- The Washington Times - Monday, August 7, 2017

California Gov. Jerry Brown says the Democratic Party must focus on “making America great” and reject a litmus test on abortion policy if it plans to successfully govern at a national level.

Mr. Brown, speaking Sunday with Chuck Todd of NBC’s “Meet the Press” about the state of the Democratic Party, insisted the party is “not ideological” when confronted about a “litmus test” on abortion.

“You’ve got some inside the Democratic Party, some major Democratic leaders from a senator in New York, Kirsten Gillibrand, to others who think, you know what? The Democratic Party, should not support — abortion should be a litmus test, should not support Democrats who are not pro choice on abortion,” Mr. Todd said, Real Clear Politics reported.

“The fact that somebody [who is pro-life] believes today what most people believed 50 years ago should not be the basis for their exclusion [from the Democratic Party],” Mr. Brown replied. “In America, we’re not ideological. We’re not like a Marxist party in 1910.”

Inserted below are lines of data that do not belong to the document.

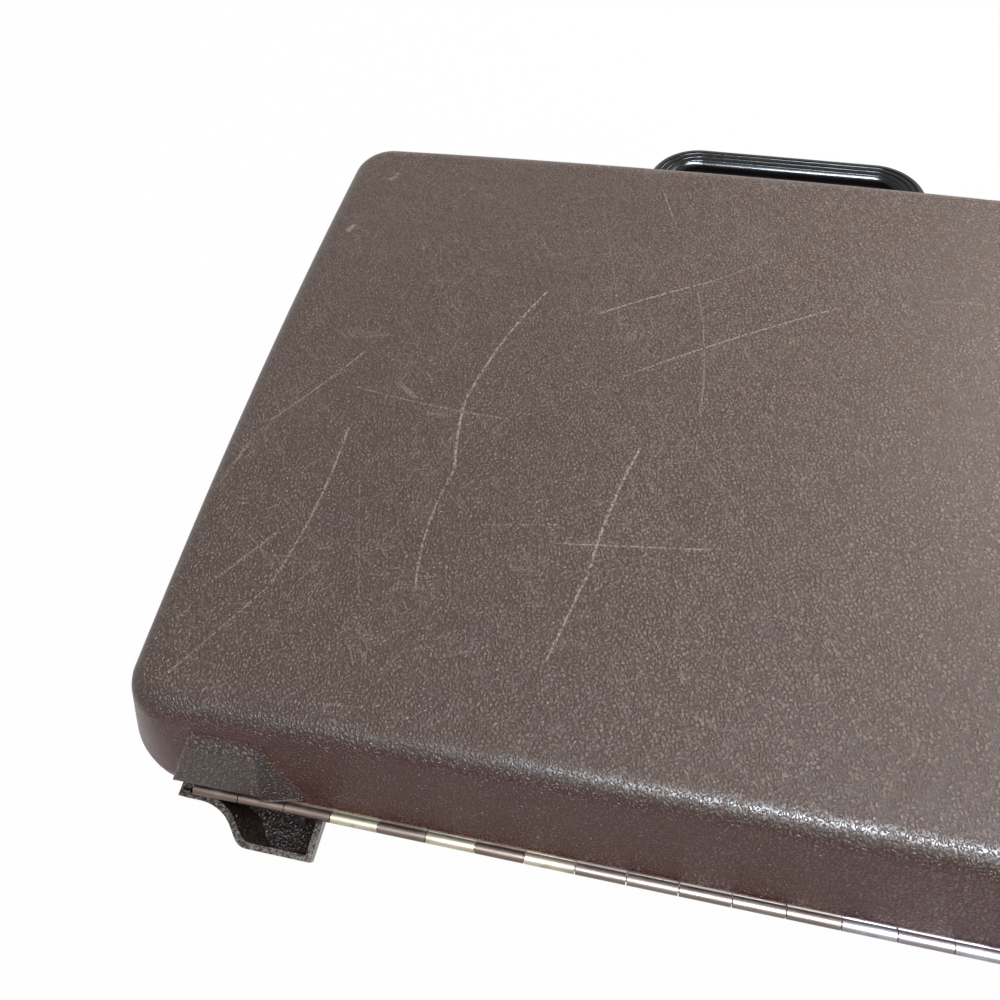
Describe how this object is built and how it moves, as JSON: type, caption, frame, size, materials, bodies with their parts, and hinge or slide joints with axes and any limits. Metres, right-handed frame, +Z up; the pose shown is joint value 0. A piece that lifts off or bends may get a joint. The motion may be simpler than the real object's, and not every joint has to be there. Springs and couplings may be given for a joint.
{
  "type": "briefcase",
  "caption": "Hard-shell briefcase with a piano-hinged lid, sprung-style hasp locks with number dials, a swinging carrying handle and a lined interior.",
  "frame": {"origin": "centre of the shells' outline, on the flat underside of the base, with the case lying shut", "axes": "+X along the piano hinge, +Y from the hinge side to the handle side, +Z up from the base to the lid"},
  "size_m": [0.4386, 0.4026, 0.1],
  "materials": {
    "brown_shell": "pebbled grain, scuffed",
    "rim_metal": "satin",
    "hinge_metal": "worn plating",
    "lining_cloth": "short nap",
    "pocket_leather": "fine grain",
    "lock_metal": "satin plated",
    "steel": "plain",
    "dial_plastic": "moulded",
    "black_grip": "satin"
  },
  "bodies": {
    "base": {"base_shell": "brown_shell", "base_rim": "rim_metal", "base_lining": "lining_cloth", "hinge_leaf_base": "hinge_metal", "hinge_rivets_base": "hinge_metal", "hinge_pin": "hinge_metal", "hinge_foot_left": "brown_shell", "hinge_foot_right": "brown_shell", "foot_screws": "steel", "lock_plate_left": "lock_metal", "lock_plate_right": "lock_metal", "dial_axle_left": "steel", "dial_axle_right": "steel", "lock_screws": "steel", "handle_bracket_left": "steel", "handle_bracket_right": "steel", "handle_pin_left": "steel", "handle_pin_right": "steel", "bracket_rivets": "steel"},
    "lid": {"lid_shell": "brown_shell", "lid_rim": "rim_metal", "lid_lining": "lining_cloth", "file_pocket": "pocket_leather", "file_pocket_gusset": "pocket_leather", "card_pocket": "pocket_leather", "pen_loops": "pocket_leather", "hinge_leaf_lid": "hinge_metal", "hinge_rivets_lid": "hinge_metal", "hasp_plate_left": "lock_metal", "hasp_plate_right": "lock_metal", "hasp_pin_left": "steel", "hasp_pin_right": "steel", "hasp_screws": "steel"},
    "handle": {"handle_core": "steel", "handle_grip": "black_grip"},
    "hasp_left": {"hasp_left": "lock_metal"},
    "thumb_slide_left": {"thumb_slide_left": "lock_metal"},
    "dial_1_left": {"dial_1_left": "dial_plastic"},
    "dial_2_left": {"dial_2_left": "dial_plastic"},
    "dial_3_left": {"dial_3_left": "dial_plastic"},
    "hasp_right": {"hasp_right": "lock_metal"},
    "thumb_slide_right": {"thumb_slide_right": "lock_metal"},
    "dial_1_right": {"dial_1_right": "dial_plastic"},
    "dial_2_right": {"dial_2_right": "dial_plastic"},
    "dial_3_right": {"dial_3_right": "dial_plastic"}
  },
  "joints": [
    {"name": "lid_hinge", "type": "hinge", "parent": "base", "child": "lid", "pos_m": [0, -0.165, 0.06], "axis": [1, 0, 0], "range_deg": [0, 95]},
    {"name": "handle_swing", "type": "hinge", "parent": "base", "child": "handle", "pos_m": [0, 0.172, 0.046], "axis": [1, 0, 0], "range_deg": [-50, 45]},
    {"name": "hasp_left_swing", "type": "hinge", "parent": "lid", "child": "hasp_left", "pos_m": [-0.13, 0.168, 0.069], "axis": [1, 0, 0], "range_deg": [0, 100]},
    {"name": "slide_left_travel", "type": "slide", "parent": "base", "child": "thumb_slide_left", "axis": [1, 0, 0], "range_m": [0, 0.008]},
    {"name": "dial_1_left_turn", "type": "hinge", "parent": "base", "child": "dial_1_left", "pos_m": [-0.114, 0.1595, 0.0455], "axis": [1, 0, 0], "continuous": true},
    {"name": "dial_2_left_turn", "type": "hinge", "parent": "base", "child": "dial_2_left", "pos_m": [-0.107, 0.1595, 0.0455], "axis": [1, 0, 0], "continuous": true},
    {"name": "dial_3_left_turn", "type": "hinge", "parent": "base", "child": "dial_3_left", "pos_m": [-0.1, 0.1595, 0.0455], "axis": [1, 0, 0], "continuous": true},
    {"name": "hasp_right_swing", "type": "hinge", "parent": "lid", "child": "hasp_right", "pos_m": [0.13, 0.168, 0.069], "axis": [1, 0, 0], "range_deg": [0, 100]},
    {"name": "slide_right_travel", "type": "slide", "parent": "base", "child": "thumb_slide_right", "axis": [-1, 0, 0], "range_m": [0, 0.008]},
    {"name": "dial_1_right_turn", "type": "hinge", "parent": "base", "child": "dial_1_right", "pos_m": [0.114, 0.1595, 0.0455], "axis": [1, 0, 0], "continuous": true},
    {"name": "dial_2_right_turn", "type": "hinge", "parent": "base", "child": "dial_2_right", "pos_m": [0.107, 0.1595, 0.0455], "axis": [1, 0, 0], "continuous": true},
    {"name": "dial_3_right_turn", "type": "hinge", "parent": "base", "child": "dial_3_right", "pos_m": [0.1, 0.1595, 0.0455], "axis": [1, 0, 0], "continuous": true}
  ]
}
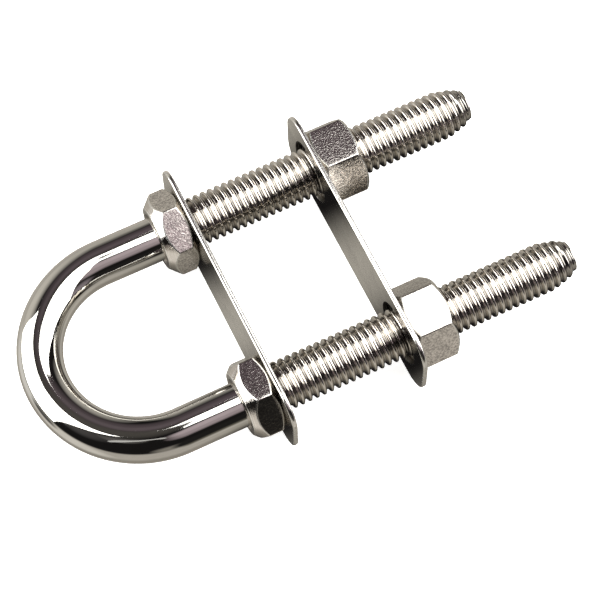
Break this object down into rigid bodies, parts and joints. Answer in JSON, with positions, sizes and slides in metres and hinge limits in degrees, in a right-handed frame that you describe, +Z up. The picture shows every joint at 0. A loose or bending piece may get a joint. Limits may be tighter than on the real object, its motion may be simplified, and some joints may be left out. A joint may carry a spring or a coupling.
{
  "type": "bow eye",
  "caption": "U-shaped towing eye with threaded legs, two flat plates that sandwich a hull, and hexagon nuts.",
  "frame": {"origin": "middle of the bow plate's hull-side face, halfway between the two legs", "axes": "+X along the legs from the eye to the leg tips, +Y across the legs to the left leg, +Z up, with the object lying flat on the long edges of its plates"},
  "size_m": [0.136, 0.0764, 0.0238],
  "materials": {
    "polished_rod": "mirror-polished stainless steel, bright rolled thread on the legs",
    "plate_steel": "satin stainless steel with bright edges",
    "nut_steel": "grainy satin stainless steel with bright chamfers"
  },
  "bodies": {
    "root": {"u_bolt": "polished_rod", "bow_plate": "plate_steel", "backing_plate": "plate_steel", "bow_nut_left": "nut_steel", "bow_nut_right": "nut_steel", "backing_nut_left": "nut_steel", "backing_nut_right": "nut_steel"}
  },
  "joints": []
}
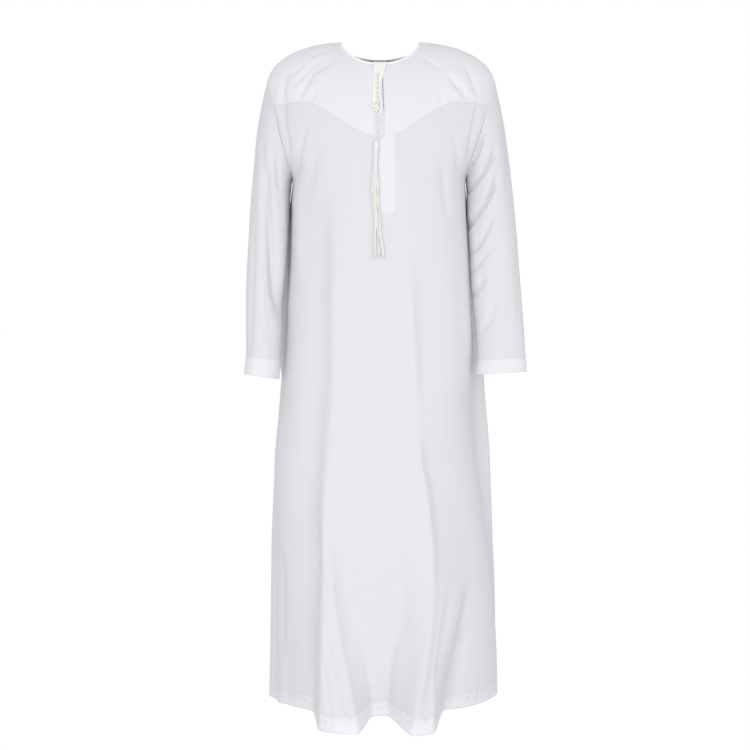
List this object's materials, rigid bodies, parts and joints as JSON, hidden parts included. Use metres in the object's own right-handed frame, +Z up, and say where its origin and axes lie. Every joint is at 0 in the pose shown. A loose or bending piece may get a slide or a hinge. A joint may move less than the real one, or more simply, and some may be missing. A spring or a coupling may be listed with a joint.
{
  "type": "long white robe with a round neck and a neck tassel",
  "caption": "Long straight white robe, hollow as worn, with a V yoke, narrow neck opening, ivory tab and tassel, cuffed sleeves and a folded, flaring hem.",
  "frame": {"origin": "middle of the neck, level with the top of the shoulder seams, where the wearer's neck and shoulders hold the robe", "axes": "+Z up along the robe, -Y out of its front, +X towards the wearer's left"},
  "size_m": [0.5905, 0.4852, 1.415],
  "materials": {
    "single_cloth": "one layer of fine plain-woven white cotton and polyester, matt, letting a little light through",
    "double_cloth": "two layers of the same cloth sewn together, whiter",
    "ivory_thread": "ivory viscose thread with a soft sheen"
  },
  "bodies": {
    "root": {"yoke_right": "double_cloth", "yoke_left": "double_cloth", "front_panel": "single_cloth", "back_panel": "single_cloth", "hem_front": "double_cloth", "hem_back": "double_cloth", "sleeve_right": "single_cloth", "sleeve_left": "single_cloth", "cuff_right": "double_cloth", "cuff_left": "double_cloth", "neck_binding": "double_cloth", "opening_facing": "double_cloth", "placket_tab": "ivory_thread", "tassel_cord": "ivory_thread", "tassel_knot": "ivory_thread", "tassel_braid": "ivory_thread", "tassel_threads": "ivory_thread"}
  },
  "joints": []
}
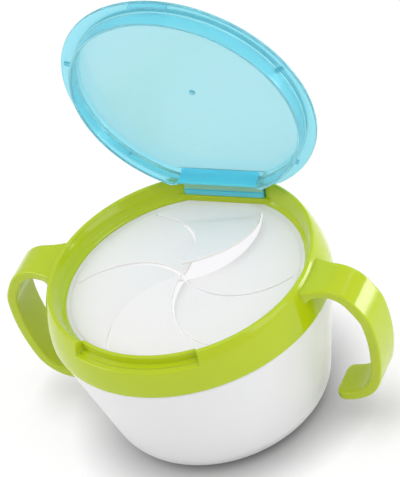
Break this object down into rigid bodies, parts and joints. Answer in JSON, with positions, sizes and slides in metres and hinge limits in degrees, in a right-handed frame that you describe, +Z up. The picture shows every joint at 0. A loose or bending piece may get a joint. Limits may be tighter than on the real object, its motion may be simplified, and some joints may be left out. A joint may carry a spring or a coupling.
{
  "type": "toddler snack container",
  "caption": "Round snack bowl with two open side handles, a twist-on collar with a swirl of soft finger flaps, and a hinged snap lid standing open.",
  "frame": {"origin": "centre of the bowl's flat base", "axes": "+Z up through the bowl's axis, handles along X, hinge towards +Y, thumb notch towards -Y"},
  "size_m": [0.158, 0.114, 0.1719],
  "materials": {
    "bowl_milk": "frosted translucent polypropylene",
    "collar_lime": "satin moulded polypropylene",
    "lid_sky": "glossy translucent polypropylene",
    "insert_soft": "matte soft elastomer"
  },
  "bodies": {
    "bowl": {"bowl": "bowl_milk"},
    "collar": {"collar": "collar_lime", "handle_left": "collar_lime", "handle_right": "collar_lime", "hinge_clip": "lid_sky", "insert_ring": "insert_soft"},
    "lid": {"lid": "lid_sky"},
    "flap_back": {"flap_back": "insert_soft"},
    "flap_back_left": {"flap_back_left": "insert_soft"},
    "flap_front_left": {"flap_front_left": "insert_soft"},
    "flap_front": {"flap_front": "insert_soft"},
    "flap_front_right": {"flap_front_right": "insert_soft"},
    "flap_back_right": {"flap_back_right": "insert_soft"}
  },
  "joints": [
    {"name": "collar_turn", "type": "hinge", "parent": "bowl", "child": "collar", "pos_m": [0, 0, 0.056], "axis": [0, 0, 1], "range_deg": [0, 45]},
    {"name": "lid_hinge", "type": "hinge", "parent": "collar", "child": "lid", "pos_m": [0, 0.047, 0.0728], "axis": [-1, 0, 0], "range_deg": [-84.5, 20]},
    {"name": "flap_back_bend", "type": "hinge", "parent": "collar", "child": "flap_back", "pos_m": [0.01719, 0.0405, 0.06385], "axis": [-0.9798, -0.1999, 0], "range_deg": [-72.5, 12.5], "stiffness_Nm_per_rad": 0.03},
    {"name": "flap_back_left_bend", "type": "hinge", "parent": "collar", "child": "flap_back_left", "pos_m": [-0.02648, 0.03514, 0.06385], "axis": [-0.3168, -0.9485, 0], "range_deg": [-63, 22], "stiffness_Nm_per_rad": 0.03},
    {"name": "flap_front_left_bend", "type": "hinge", "parent": "collar", "child": "flap_front_left", "pos_m": [-0.04367, -0.00536, 0.06385], "axis": [0.663, -0.7486, 0], "range_deg": [-60, 25], "stiffness_Nm_per_rad": 0.03},
    {"name": "flap_front_bend", "type": "hinge", "parent": "collar", "child": "flap_front", "pos_m": [-0.01719, -0.0405, 0.06385], "axis": [0.9798, 0.1999, 0], "range_deg": [-65, 20], "stiffness_Nm_per_rad": 0.03},
    {"name": "flap_front_right_bend", "type": "hinge", "parent": "collar", "child": "flap_front_right", "pos_m": [0.02648, -0.03514, 0.06385], "axis": [0.3168, 0.9485, 0], "range_deg": [-60, 25], "stiffness_Nm_per_rad": 0.03},
    {"name": "flap_back_right_bend", "type": "hinge", "parent": "collar", "child": "flap_back_right", "pos_m": [0.04367, 0.00536, 0.06385], "axis": [-0.663, 0.7486, 0], "range_deg": [-60, 25], "stiffness_Nm_per_rad": 0.03}
  ]
}
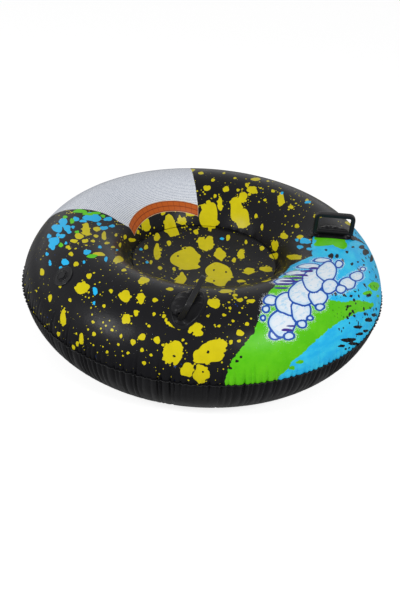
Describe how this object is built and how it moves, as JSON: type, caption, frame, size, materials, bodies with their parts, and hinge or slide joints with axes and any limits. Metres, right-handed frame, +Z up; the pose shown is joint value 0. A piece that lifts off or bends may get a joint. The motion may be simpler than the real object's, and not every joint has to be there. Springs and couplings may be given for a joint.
{
  "type": "inflatable snow tube",
  "caption": "Round inflated snow tube with a printed vinyl ring, a sagging seat floor, two swinging moulded handles on welded patches and a push-in air valve.",
  "frame": {"origin": "centre of the ring, on the ground it rests on", "axes": "+Z up through the seat well, -Y the front where the two handles are, +X to the rider's left as the rider sits facing the front"},
  "size_m": [0.9626, 0.9626, 0.3594],
  "materials": {
    "printed_vinyl": "smooth glossy calendered vinyl, black with a paint-splatter print in yellow, cyan, green and orange",
    "base_vinyl": "thicker smooth black vinyl of the lower skin",
    "weld_vinyl": "black vinyl pressed flat and fine-ribbed by the welding electrode",
    "patch_vinyl": "soft satin black vinyl of the patches and straps",
    "handle_plastic": "satin moulded black plastic",
    "valve_plastic": "soft satin black vinyl moulding"
  },
  "bodies": {
    "tube": {"top_skin": "printed_vinyl", "bottom_skin": "base_vinyl", "outer_weld_seam": "weld_vinyl", "inner_weld_seam": "weld_vinyl", "seat_floor": "printed_vinyl", "handle_patch_left": "patch_vinyl", "handle_patch_right": "patch_vinyl", "handle_strap_left": "patch_vinyl", "handle_strap_right": "patch_vinyl", "valve_flange": "valve_plastic"},
    "handle_left": {"handle_loop_left": "handle_plastic"},
    "handle_right": {"handle_loop_right": "handle_plastic"},
    "valve_stem": {"valve_stem": "valve_plastic"},
    "valve_plug": {"valve_plug": "valve_plastic"},
    "valve_flap": {"valve_flap": "valve_plastic"}
  },
  "joints": [
    {"name": "handle_left_pivot", "type": "hinge", "parent": "tube", "child": "handle_left", "pos_m": [0.24098, -0.22472, 0.3014], "axis": [0.6947, -0.7193, 0], "range_deg": [-88, 72]},
    {"name": "handle_right_pivot", "type": "hinge", "parent": "tube", "child": "handle_right", "pos_m": [-0.27669, -0.24566, 0.29523], "axis": [0.8619, 0.4192, 0.2853], "range_deg": [-98, 62]},
    {"name": "valve_stem_slide", "type": "slide", "parent": "tube", "child": "valve_stem", "axis": [-0.6118, 0.0893, 0.7859], "range_m": [0, 0.014]},
    {"name": "valve_plug_hinge", "type": "hinge", "parent": "valve_stem", "child": "valve_plug", "pos_m": [-0.42127, 0.06146, 0.2584], "axis": [-0.1444, -0.9895, 0], "range_deg": [0, 160]},
    {"name": "valve_flap_hinge", "type": "hinge", "parent": "valve_stem", "child": "valve_flap", "pos_m": [-0.40112, 0.05852, 0.23899], "axis": [0.1444, 0.9895, 0], "range_deg": [0, 70], "stiffness_Nm_per_rad": 0.0002, "springref_deg": -28.65}
  ]
}
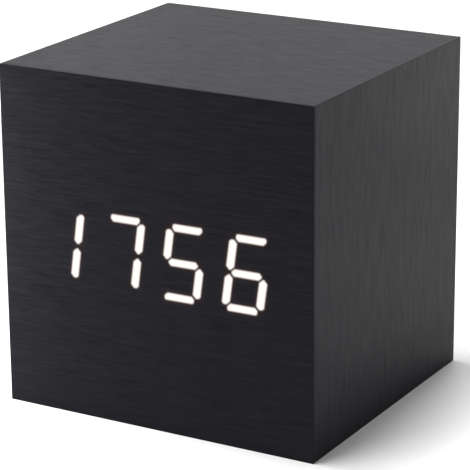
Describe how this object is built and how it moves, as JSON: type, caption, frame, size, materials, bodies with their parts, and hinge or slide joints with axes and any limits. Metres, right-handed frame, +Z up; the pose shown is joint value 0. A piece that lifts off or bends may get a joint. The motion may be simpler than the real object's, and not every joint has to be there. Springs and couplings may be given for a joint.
{
  "type": "wooden cube digital clock",
  "caption": "Small black wood-veneer cube clock whose lit digits show through the front; buttons, power socket and battery bay behind.",
  "frame": {"origin": "centre of the underside", "axes": "+X to the viewer's right, -Y out of the display front, +Z up"},
  "size_m": [0.06, 0.0544, 0.0605],
  "materials": {
    "black_veneer": "black-stained wood veneer, fine straight grain, dull satin",
    "fibreboard": "raw medium-density fibreboard",
    "black_plastic": "fine spark-eroded texture",
    "button_plastic": "smooth satin",
    "reflector_plastic": "plain moulded",
    "light_guide": "milky clear plastic, lit white",
    "circuit_board": "green solder mask with tracks",
    "plated_steel": "bright nickel plating",
    "blackened_steel": "black oxide",
    "cell_sleeve": "printed foil sleeve, plain bands",
    "chip_resin": "moulded resin",
    "insulator": "smooth moulded",
    "red_wire": "soft insulation",
    "black_wire": "soft insulation",
    "grey_ribbon": "ribbed flat cable"
  },
  "bodies": {
    "root": {"front_veneer": "black_veneer", "side_veneer": "black_veneer", "top_board": "fibreboard", "bottom_board": "fibreboard", "right_board": "fibreboard", "left_board": "fibreboard", "front_board": "fibreboard", "corner_block_1": "fibreboard", "corner_block_2": "fibreboard", "corner_block_3": "fibreboard", "corner_block_4": "fibreboard", "display_reflector": "reflector_plastic", "digit_1_light_guide": "light_guide", "digit_2_light_guide": "light_guide", "digit_3_light_guide": "light_guide", "digit_4_light_guide": "light_guide", "colon_light_guide": "light_guide", "led_board": "circuit_board", "display_screw_1": "blackened_steel", "display_screw_2": "blackened_steel", "display_screw_3": "blackened_steel", "display_screw_4": "blackened_steel", "rear_panel": "black_plastic", "rear_screw_1": "blackened_steel", "rear_screw_2": "blackened_steel", "rear_screw_3": "blackened_steel", "rear_screw_4": "blackened_steel", "battery_1": "cell_sleeve", "battery_2": "cell_sleeve", "battery_3": "cell_sleeve", "battery_contact_positive": "plated_steel", "battery_contact_link_left": "plated_steel", "battery_contact_link_right": "plated_steel", "battery_contact_negative": "plated_steel", "set_switch_body": "plated_steel", "down_switch_body": "plated_steel", "up_switch_body": "plated_steel", "power_socket_shell": "plated_steel", "power_socket_tongue": "insulator", "microphone": "plated_steel", "button_board": "circuit_board", "main_board": "circuit_board", "main_board_screw_1": "blackened_steel", "main_board_screw_2": "blackened_steel", "controller_chip": "chip_resin", "quartz_crystal": "plated_steel", "storage_capacitor": "chip_resin", "buzzer": "insulator", "temperature_sensor": "chip_resin", "display_ribbon": "grey_ribbon", "button_ribbon": "grey_ribbon", "battery_lead_positive": "red_wire", "battery_lead_negative": "black_wire"},
    "set_key": {"set_button": "button_plastic", "set_switch_plunger": "insulator"},
    "down_key": {"down_button": "button_plastic", "down_switch_plunger": "insulator"},
    "up_key": {"up_button": "button_plastic", "up_switch_plunger": "insulator"},
    "door": {"battery_door": "black_plastic"}
  },
  "joints": [
    {"name": "set_key_press", "type": "slide", "parent": "root", "child": "set_key", "axis": [0, -1, 0], "range_m": [0, 0.0005], "stiffness_N_per_m": 800, "springref_m": -0.0005},
    {"name": "down_key_press", "type": "slide", "parent": "root", "child": "down_key", "axis": [0, -1, 0], "range_m": [0, 0.0005], "stiffness_N_per_m": 800, "springref_m": -0.0005},
    {"name": "up_key_press", "type": "slide", "parent": "root", "child": "up_key", "axis": [0, -1, 0], "range_m": [0, 0.0005], "stiffness_N_per_m": 800, "springref_m": -0.0005},
    {"name": "battery_door_hinge", "type": "hinge", "parent": "root", "child": "door", "pos_m": [0, 0.02525, 0.01035], "axis": [-1, 0, 0], "range_deg": [0, 80]}
  ]
}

The 79-year-old governor said it was counterproductive to expect Democrats in California to be as ideologically pure as those in Mobile, Alabama.

“If we want to be a governing party of a very diverse, and I say diverse ideologically as well as ethnically country, well, then you have to have a party that rises above the more particular issues to the generic, the general issue of making America great, if I might take that word,” Mr. Brown said.

Mr. Brown said Democrats should only expect candidates to meet a certain intelligence threshold and possess a fidelity to “caring about, as Harry Truman or Roosevelt used to call it, the common man.”